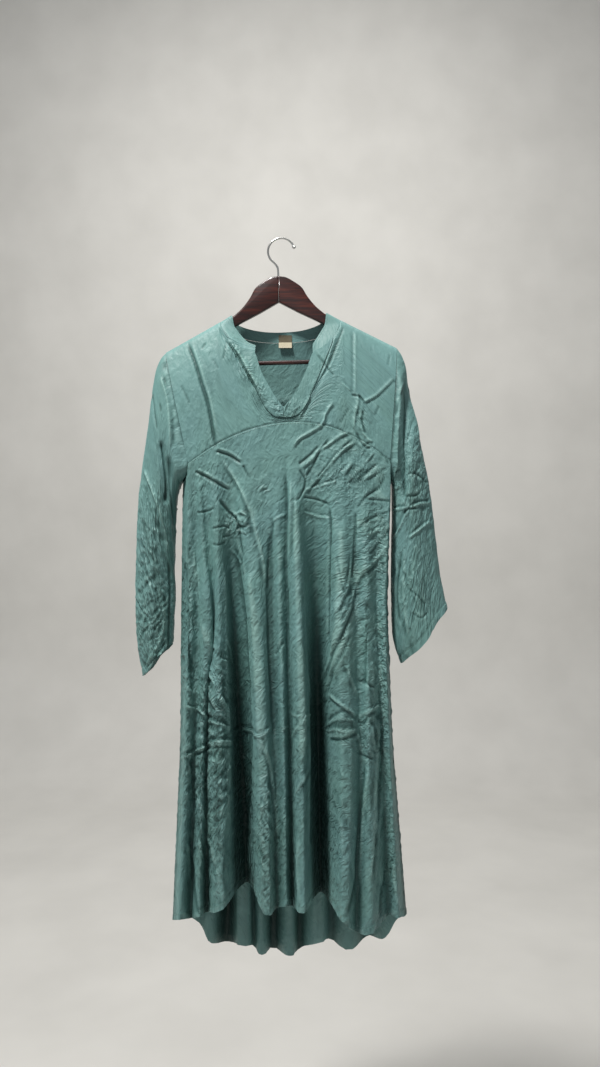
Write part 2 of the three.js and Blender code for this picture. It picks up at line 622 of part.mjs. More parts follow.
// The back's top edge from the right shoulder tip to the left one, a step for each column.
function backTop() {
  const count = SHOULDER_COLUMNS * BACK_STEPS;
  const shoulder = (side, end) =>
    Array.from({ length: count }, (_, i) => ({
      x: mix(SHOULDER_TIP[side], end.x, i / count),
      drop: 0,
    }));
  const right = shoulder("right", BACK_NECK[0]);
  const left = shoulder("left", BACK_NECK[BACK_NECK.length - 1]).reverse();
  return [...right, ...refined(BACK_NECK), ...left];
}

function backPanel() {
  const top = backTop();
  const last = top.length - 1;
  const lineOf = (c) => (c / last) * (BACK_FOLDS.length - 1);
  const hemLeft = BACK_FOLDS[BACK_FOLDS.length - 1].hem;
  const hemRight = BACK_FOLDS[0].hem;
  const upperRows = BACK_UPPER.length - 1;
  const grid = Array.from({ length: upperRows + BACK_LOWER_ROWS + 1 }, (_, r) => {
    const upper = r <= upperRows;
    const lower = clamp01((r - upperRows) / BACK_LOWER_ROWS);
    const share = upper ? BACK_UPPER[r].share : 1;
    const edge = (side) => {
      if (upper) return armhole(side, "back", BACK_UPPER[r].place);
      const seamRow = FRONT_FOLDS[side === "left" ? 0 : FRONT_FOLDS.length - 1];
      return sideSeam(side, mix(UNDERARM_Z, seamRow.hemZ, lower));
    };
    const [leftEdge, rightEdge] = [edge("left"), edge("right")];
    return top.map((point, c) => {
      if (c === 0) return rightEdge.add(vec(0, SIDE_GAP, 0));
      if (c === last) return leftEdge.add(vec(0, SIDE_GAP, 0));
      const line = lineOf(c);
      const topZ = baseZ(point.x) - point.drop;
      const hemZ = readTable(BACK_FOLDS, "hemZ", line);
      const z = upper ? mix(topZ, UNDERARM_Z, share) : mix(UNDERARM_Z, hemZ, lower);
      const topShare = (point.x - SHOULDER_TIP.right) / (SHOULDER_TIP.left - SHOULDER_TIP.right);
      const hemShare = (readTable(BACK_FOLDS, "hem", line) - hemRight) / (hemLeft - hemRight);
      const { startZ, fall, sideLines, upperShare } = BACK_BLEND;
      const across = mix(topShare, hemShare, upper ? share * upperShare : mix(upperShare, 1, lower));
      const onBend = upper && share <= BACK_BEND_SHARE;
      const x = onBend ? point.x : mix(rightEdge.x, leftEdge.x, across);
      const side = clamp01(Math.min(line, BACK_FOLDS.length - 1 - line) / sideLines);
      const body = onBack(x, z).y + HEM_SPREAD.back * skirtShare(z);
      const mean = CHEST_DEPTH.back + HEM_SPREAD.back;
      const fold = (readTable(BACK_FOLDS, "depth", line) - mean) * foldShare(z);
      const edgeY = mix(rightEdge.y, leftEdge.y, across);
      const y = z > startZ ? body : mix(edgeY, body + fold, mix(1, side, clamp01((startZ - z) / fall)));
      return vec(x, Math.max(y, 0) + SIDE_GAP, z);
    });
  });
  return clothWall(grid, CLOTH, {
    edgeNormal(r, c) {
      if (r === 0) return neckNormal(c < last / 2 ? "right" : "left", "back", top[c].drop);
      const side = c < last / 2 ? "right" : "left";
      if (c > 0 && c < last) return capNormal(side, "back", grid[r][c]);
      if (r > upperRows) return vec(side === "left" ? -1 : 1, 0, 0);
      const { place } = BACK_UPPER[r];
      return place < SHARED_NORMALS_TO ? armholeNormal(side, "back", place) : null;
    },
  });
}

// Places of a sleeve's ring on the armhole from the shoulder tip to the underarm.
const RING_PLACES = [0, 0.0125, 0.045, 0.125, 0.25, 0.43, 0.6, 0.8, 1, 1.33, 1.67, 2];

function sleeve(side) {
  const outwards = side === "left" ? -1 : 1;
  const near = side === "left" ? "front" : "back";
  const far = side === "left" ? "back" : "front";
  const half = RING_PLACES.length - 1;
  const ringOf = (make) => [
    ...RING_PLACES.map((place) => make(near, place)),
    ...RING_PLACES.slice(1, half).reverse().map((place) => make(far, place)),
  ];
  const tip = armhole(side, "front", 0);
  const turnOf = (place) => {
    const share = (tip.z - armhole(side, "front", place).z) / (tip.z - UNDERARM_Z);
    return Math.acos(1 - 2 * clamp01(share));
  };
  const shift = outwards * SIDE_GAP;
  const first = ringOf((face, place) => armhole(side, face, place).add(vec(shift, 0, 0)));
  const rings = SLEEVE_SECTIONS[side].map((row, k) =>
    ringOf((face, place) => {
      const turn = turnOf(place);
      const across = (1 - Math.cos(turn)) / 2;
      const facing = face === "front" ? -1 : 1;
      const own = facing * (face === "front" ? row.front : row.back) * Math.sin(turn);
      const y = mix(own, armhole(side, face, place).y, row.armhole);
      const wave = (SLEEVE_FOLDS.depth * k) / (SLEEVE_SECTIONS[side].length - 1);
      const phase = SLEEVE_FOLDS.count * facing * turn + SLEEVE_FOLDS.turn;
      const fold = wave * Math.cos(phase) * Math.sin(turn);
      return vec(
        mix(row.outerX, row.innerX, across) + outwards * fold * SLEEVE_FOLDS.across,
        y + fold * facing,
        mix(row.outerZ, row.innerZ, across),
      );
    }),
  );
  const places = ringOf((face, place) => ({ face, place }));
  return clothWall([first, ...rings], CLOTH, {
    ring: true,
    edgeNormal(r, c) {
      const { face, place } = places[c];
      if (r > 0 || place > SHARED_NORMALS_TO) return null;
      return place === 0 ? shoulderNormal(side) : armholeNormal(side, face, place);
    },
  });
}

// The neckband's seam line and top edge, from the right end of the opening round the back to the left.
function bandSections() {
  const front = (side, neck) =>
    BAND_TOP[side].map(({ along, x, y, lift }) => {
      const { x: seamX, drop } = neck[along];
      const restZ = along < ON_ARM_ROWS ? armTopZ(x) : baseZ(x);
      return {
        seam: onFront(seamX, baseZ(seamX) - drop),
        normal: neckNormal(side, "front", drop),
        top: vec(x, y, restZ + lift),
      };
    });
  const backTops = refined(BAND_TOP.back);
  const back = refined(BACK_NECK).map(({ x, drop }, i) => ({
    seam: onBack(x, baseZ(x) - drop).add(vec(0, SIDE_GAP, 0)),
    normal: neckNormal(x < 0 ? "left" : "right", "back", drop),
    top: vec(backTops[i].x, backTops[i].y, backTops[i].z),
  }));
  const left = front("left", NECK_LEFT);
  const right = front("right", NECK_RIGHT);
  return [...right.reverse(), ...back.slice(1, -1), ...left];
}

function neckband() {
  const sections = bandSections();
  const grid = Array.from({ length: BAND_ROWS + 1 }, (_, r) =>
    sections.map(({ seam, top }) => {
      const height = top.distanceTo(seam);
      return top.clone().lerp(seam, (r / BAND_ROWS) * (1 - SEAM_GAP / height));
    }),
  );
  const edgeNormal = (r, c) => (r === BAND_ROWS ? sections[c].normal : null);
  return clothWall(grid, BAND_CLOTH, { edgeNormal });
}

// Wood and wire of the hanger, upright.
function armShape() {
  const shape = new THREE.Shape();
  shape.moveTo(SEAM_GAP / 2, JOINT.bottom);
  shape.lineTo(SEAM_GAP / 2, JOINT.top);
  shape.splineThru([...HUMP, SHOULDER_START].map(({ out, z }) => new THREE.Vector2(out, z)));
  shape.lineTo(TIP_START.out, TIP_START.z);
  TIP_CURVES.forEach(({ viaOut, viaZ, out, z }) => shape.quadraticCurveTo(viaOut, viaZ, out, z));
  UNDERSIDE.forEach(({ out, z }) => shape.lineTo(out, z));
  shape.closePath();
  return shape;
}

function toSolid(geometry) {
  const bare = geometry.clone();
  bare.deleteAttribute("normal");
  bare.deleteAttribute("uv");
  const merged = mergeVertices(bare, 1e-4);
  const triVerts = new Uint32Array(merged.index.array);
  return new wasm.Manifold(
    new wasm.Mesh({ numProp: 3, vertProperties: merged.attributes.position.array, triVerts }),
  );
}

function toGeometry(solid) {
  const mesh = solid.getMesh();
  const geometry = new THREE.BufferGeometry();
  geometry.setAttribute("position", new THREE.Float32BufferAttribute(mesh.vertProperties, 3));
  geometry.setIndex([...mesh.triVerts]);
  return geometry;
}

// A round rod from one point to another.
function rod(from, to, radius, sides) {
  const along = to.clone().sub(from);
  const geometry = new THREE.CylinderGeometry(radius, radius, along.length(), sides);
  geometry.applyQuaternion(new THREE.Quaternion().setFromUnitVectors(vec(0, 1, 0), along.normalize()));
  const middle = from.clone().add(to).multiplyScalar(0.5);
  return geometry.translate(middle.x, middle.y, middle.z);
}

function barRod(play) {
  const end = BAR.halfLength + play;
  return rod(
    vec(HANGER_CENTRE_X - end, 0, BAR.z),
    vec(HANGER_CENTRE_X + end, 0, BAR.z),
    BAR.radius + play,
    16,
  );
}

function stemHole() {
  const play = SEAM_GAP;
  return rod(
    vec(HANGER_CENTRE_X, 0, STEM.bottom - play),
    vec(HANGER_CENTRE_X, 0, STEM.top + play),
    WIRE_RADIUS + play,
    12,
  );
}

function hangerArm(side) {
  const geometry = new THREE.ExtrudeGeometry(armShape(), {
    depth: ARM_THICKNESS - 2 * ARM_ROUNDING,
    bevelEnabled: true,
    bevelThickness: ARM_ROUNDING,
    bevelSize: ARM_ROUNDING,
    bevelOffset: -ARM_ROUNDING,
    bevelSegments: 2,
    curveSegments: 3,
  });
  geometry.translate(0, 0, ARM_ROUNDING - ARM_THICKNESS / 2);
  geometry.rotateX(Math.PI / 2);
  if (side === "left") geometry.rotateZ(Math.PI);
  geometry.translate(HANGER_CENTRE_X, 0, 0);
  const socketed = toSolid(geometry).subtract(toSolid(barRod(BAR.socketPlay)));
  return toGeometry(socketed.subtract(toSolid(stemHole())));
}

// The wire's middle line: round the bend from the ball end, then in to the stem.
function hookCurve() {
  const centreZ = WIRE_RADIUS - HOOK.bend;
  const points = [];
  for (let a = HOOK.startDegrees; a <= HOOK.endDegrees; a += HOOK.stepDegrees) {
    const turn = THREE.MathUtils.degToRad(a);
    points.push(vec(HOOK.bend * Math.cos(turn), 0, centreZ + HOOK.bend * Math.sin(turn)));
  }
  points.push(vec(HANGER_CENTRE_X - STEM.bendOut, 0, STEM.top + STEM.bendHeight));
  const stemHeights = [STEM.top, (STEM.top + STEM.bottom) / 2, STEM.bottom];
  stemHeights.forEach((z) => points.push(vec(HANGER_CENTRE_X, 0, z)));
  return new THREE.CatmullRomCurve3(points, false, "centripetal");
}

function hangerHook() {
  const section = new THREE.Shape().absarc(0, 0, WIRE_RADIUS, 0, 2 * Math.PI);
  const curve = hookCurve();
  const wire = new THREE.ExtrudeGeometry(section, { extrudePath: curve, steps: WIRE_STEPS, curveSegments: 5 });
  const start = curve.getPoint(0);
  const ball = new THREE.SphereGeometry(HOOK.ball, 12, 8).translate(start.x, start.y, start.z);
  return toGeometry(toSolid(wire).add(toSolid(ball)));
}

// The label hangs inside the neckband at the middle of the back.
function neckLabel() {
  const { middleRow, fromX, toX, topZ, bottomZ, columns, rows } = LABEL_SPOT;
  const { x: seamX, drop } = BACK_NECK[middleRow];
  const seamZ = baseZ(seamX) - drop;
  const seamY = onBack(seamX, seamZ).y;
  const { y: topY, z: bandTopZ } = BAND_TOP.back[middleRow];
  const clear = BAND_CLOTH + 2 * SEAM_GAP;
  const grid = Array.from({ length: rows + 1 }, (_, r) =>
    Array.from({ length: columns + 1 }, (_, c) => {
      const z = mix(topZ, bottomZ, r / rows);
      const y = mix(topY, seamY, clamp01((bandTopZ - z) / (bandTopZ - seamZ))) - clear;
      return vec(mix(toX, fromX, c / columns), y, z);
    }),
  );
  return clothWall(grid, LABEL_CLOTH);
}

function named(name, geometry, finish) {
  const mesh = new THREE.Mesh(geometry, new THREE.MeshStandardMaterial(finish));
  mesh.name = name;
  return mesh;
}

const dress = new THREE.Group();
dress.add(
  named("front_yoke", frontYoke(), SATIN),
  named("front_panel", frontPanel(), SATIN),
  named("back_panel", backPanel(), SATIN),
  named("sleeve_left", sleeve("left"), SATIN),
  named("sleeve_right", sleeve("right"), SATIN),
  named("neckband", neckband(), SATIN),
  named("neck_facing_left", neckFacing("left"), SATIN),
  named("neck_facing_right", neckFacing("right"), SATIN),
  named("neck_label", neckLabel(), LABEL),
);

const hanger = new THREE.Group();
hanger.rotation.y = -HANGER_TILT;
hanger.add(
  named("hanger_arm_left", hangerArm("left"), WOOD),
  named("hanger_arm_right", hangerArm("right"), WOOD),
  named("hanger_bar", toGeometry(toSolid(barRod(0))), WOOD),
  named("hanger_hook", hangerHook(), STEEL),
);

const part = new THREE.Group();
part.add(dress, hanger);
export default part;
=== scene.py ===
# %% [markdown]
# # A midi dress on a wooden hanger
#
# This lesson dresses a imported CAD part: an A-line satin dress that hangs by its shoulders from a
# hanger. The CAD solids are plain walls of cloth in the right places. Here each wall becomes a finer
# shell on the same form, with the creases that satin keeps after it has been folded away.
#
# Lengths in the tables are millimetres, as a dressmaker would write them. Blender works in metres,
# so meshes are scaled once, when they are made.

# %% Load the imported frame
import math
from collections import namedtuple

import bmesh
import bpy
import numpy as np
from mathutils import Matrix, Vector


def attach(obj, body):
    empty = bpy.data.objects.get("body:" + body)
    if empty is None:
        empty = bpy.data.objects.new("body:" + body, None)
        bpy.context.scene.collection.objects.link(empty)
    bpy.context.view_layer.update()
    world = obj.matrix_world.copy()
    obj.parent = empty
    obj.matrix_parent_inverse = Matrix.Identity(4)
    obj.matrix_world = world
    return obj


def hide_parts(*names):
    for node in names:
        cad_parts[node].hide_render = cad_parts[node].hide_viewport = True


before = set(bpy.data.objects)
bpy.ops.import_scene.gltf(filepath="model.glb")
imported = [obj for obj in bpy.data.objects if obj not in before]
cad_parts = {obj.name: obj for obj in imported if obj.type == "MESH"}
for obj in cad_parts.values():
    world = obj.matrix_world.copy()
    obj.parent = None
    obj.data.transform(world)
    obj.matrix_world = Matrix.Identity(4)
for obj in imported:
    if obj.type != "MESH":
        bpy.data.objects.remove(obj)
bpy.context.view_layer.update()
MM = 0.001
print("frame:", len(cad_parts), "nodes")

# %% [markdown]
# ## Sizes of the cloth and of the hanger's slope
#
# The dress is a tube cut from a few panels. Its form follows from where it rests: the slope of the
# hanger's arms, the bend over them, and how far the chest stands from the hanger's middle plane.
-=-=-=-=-
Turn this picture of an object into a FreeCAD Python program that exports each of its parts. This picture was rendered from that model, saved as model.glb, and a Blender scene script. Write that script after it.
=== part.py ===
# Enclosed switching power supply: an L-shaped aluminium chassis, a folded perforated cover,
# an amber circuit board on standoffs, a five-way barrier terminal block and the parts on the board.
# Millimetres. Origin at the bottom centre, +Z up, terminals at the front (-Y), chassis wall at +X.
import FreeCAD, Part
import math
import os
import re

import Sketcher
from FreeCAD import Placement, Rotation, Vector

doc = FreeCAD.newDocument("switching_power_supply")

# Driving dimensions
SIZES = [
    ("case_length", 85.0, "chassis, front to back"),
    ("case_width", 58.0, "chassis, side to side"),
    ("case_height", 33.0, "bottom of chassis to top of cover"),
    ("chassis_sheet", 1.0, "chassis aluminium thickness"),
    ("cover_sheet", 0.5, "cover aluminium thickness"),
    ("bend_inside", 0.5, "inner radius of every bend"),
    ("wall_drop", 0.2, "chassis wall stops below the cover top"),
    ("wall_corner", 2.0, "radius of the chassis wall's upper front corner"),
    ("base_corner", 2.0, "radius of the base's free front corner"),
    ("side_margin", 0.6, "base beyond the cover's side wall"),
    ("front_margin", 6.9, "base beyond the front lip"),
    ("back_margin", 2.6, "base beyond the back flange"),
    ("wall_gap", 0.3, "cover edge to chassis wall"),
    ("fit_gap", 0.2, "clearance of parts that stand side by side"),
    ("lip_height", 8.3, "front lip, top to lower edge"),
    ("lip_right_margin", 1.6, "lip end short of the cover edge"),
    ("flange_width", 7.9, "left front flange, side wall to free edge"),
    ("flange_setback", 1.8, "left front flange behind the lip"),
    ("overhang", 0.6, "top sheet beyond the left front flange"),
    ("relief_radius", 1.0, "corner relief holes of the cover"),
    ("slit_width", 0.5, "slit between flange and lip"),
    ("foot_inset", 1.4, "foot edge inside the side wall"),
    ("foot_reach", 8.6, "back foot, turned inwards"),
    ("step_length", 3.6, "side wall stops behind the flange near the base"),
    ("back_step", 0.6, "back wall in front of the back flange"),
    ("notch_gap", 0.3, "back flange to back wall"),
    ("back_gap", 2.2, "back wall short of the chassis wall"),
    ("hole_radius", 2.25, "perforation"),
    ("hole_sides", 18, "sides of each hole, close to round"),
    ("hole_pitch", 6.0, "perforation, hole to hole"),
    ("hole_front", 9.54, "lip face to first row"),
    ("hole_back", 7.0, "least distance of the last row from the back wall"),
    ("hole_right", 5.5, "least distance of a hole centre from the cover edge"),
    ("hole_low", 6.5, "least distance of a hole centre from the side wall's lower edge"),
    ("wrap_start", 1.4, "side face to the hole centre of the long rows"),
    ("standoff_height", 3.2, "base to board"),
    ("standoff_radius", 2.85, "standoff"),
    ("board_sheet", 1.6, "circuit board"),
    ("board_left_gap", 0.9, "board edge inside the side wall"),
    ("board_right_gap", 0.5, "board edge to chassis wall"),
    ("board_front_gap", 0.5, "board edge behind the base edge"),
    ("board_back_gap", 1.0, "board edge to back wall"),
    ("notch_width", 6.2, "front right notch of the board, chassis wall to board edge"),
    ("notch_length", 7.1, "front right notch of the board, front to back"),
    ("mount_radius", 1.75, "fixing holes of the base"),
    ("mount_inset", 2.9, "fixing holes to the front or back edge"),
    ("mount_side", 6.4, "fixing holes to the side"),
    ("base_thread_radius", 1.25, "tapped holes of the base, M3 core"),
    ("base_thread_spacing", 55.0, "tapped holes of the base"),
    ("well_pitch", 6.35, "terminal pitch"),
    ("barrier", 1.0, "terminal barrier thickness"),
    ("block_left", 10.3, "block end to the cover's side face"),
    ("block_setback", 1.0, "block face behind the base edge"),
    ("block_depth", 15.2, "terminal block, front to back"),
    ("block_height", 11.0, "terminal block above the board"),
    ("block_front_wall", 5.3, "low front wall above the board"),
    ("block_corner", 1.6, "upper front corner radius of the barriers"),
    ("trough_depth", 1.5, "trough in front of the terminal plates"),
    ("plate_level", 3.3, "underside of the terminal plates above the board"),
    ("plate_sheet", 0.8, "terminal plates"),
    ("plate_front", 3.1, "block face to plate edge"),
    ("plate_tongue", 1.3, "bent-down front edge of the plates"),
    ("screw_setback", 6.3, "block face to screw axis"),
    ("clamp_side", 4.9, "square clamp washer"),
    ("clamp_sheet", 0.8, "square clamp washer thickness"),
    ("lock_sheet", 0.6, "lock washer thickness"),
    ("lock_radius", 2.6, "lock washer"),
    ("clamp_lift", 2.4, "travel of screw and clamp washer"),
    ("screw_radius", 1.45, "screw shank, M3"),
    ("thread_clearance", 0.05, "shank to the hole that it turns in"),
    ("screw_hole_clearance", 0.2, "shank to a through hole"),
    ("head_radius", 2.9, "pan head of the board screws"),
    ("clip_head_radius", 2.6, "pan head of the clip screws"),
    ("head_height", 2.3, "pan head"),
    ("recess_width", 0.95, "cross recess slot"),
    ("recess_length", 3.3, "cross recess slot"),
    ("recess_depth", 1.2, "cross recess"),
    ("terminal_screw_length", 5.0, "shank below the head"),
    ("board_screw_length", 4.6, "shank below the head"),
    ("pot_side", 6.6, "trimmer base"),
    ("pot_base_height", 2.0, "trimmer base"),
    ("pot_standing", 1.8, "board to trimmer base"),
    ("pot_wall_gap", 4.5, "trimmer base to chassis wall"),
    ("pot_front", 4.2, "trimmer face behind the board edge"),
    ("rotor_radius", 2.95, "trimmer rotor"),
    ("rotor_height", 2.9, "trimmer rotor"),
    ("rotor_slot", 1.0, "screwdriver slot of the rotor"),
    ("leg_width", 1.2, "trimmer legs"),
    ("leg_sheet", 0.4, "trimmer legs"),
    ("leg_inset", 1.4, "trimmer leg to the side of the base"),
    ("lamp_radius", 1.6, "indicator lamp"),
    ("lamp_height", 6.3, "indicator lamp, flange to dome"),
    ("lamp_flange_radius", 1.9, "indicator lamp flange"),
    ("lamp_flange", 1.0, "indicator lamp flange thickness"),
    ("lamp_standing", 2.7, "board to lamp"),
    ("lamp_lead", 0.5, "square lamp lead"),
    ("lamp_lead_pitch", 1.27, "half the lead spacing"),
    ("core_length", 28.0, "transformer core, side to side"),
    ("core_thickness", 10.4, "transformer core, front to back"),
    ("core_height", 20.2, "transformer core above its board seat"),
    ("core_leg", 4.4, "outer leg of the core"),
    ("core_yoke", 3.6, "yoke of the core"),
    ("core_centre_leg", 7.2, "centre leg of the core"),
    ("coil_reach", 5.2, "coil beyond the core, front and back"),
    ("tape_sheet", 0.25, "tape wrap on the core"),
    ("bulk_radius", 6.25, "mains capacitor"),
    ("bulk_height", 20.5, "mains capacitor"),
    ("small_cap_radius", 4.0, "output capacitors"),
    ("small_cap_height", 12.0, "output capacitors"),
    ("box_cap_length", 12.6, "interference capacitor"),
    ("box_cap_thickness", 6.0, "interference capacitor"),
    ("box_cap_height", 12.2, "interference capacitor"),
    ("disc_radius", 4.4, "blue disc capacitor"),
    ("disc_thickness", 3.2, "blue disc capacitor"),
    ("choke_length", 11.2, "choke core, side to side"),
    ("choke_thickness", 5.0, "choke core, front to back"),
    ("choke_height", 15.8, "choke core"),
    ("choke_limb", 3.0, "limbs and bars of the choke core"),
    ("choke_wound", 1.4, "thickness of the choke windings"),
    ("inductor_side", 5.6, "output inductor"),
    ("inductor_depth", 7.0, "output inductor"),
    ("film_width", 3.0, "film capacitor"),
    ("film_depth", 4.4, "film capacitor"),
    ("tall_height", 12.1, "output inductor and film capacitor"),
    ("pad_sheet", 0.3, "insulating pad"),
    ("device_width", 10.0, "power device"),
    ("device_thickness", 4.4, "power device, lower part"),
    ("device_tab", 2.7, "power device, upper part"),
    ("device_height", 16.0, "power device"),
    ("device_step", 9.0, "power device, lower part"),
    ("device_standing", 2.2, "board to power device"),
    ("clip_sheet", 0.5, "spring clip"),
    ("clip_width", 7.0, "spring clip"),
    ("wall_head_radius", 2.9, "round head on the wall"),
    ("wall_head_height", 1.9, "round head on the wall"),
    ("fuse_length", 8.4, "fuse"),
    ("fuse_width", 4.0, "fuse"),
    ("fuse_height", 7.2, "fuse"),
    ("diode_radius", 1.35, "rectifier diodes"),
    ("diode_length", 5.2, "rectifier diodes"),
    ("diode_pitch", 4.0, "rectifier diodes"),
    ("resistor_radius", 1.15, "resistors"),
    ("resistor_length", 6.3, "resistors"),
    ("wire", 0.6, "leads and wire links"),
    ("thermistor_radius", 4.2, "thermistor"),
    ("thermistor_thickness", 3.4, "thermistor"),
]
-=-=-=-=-
Repeat word for word the lines from the line containing "obj.parent = empty" to the line containing "# hanger's arms, the", both lines included; nothing else should appear.

    obj.parent = empty
    obj.matrix_parent_inverse = Matrix.Identity(4)
    obj.matrix_world = world
    return obj


def hide_parts(*names):
    for node in names:
        cad_parts[node].hide_render = cad_parts[node].hide_viewport = True


before = set(bpy.data.objects)
bpy.ops.import_scene.gltf(filepath="model.glb")
imported = [obj for obj in bpy.data.objects if obj not in before]
cad_parts = {obj.name: obj for obj in imported if obj.type == "MESH"}
for obj in cad_parts.values():
    world = obj.matrix_world.copy()
    obj.parent = None
    obj.data.transform(world)
    obj.matrix_world = Matrix.Identity(4)
for obj in imported:
    if obj.type != "MESH":
        bpy.data.objects.remove(obj)
bpy.context.view_layer.update()
MM = 0.001
print("frame:", len(cad_parts), "nodes")

# %% [markdown]
# ## Sizes of the cloth and of the hanger's slope
#
# The dress is a tube cut from a few panels. Its form follows from where it rests: the slope of the
# hanger's arms, the bend over them, and how far the chest stands from the hanger's middle plane.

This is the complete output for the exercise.